--- begin Data section ---

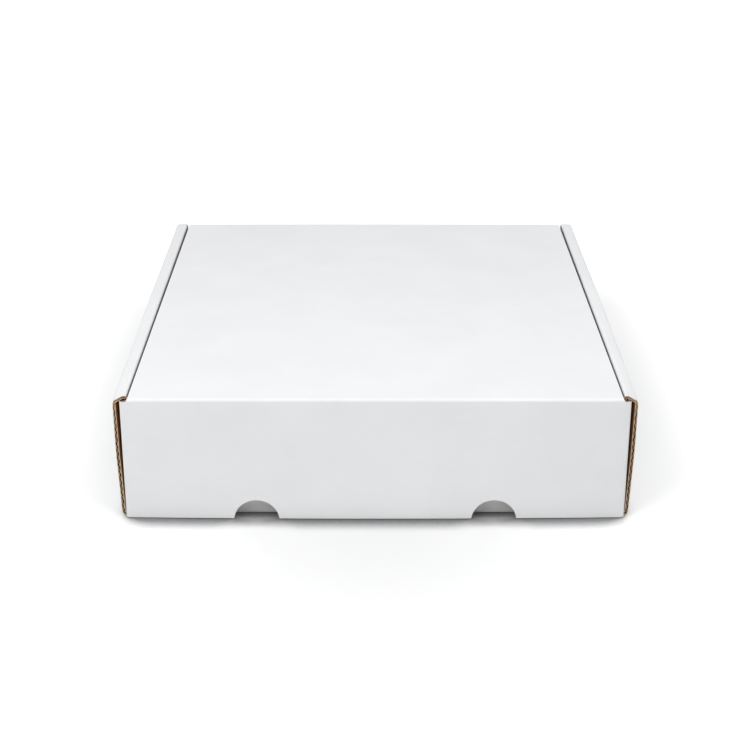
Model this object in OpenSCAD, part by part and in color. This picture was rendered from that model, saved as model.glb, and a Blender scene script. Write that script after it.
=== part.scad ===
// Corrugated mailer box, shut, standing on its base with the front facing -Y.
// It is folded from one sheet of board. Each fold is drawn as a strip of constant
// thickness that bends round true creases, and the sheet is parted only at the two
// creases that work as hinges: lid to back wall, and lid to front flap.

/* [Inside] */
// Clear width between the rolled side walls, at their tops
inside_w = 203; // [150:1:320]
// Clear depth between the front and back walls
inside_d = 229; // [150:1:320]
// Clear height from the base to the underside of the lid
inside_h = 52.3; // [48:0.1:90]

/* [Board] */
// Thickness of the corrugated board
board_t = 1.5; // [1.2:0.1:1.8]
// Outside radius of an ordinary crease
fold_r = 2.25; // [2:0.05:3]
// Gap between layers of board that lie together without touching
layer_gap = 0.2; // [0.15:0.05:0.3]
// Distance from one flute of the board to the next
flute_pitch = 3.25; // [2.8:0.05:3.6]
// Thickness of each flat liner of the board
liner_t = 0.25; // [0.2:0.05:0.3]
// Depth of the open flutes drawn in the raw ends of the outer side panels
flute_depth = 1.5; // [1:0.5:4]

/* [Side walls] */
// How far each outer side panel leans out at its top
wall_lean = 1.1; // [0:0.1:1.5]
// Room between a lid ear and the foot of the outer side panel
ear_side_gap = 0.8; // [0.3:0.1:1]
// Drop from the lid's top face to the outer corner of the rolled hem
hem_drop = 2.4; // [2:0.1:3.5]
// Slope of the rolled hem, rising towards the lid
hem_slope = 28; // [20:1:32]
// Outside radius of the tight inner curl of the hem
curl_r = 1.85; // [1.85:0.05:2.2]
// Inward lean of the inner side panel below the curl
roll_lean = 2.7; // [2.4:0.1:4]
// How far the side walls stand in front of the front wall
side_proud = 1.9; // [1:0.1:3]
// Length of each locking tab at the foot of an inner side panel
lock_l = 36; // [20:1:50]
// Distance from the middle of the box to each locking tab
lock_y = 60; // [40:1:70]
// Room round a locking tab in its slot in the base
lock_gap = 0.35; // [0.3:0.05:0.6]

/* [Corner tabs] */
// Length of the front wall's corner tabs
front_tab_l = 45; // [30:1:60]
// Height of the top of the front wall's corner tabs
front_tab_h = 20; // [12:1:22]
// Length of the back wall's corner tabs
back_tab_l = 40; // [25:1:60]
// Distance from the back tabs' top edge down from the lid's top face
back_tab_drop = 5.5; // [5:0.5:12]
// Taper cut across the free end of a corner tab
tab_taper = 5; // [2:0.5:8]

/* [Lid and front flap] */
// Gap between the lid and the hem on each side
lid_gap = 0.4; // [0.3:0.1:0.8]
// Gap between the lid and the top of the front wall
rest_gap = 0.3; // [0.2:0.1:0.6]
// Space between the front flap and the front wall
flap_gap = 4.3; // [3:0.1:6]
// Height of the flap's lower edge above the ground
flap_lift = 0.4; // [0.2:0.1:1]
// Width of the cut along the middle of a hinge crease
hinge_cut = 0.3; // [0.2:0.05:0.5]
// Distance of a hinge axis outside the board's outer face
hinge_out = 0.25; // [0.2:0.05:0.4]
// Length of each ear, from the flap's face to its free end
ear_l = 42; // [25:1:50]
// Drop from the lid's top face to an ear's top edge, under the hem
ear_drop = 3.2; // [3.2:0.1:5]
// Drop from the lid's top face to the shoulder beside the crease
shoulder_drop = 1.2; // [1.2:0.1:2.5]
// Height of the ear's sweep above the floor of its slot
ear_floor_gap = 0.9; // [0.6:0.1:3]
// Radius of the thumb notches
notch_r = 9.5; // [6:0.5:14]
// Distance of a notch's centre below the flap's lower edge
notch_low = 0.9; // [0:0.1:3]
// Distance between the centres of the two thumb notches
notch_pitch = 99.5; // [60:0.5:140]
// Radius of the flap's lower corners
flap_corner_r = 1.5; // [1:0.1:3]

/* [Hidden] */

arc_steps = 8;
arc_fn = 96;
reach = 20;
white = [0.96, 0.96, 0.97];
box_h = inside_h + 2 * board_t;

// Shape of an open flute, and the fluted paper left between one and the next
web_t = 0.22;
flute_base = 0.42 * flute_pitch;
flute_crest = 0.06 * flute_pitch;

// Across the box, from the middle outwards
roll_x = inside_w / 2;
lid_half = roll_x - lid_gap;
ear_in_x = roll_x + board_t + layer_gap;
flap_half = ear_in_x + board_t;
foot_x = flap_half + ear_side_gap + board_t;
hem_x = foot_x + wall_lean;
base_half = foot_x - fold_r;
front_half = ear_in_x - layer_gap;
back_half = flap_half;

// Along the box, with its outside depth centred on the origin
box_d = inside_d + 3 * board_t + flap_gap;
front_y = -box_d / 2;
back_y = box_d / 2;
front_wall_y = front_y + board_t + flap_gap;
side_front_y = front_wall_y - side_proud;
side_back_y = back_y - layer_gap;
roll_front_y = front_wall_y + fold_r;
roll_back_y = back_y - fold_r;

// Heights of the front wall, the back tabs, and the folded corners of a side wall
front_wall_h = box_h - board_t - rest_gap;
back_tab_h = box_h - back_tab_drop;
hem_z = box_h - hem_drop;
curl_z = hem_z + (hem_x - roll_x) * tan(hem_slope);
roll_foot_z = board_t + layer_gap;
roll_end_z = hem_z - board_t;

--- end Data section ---

Lines containing the word "that" must all be returned from the material above.

Model this object in OpenSCAD, part by part and in color. This picture was rendered from that model, saved as model.glb, and a Blender scene script. Write that script after it.
// thickness that bends round true creases, and the sheet is parted only at the two
// creases that work as hinges: lid to back wall, and lid to front flap.
// Gap between layers of board that lie together without touching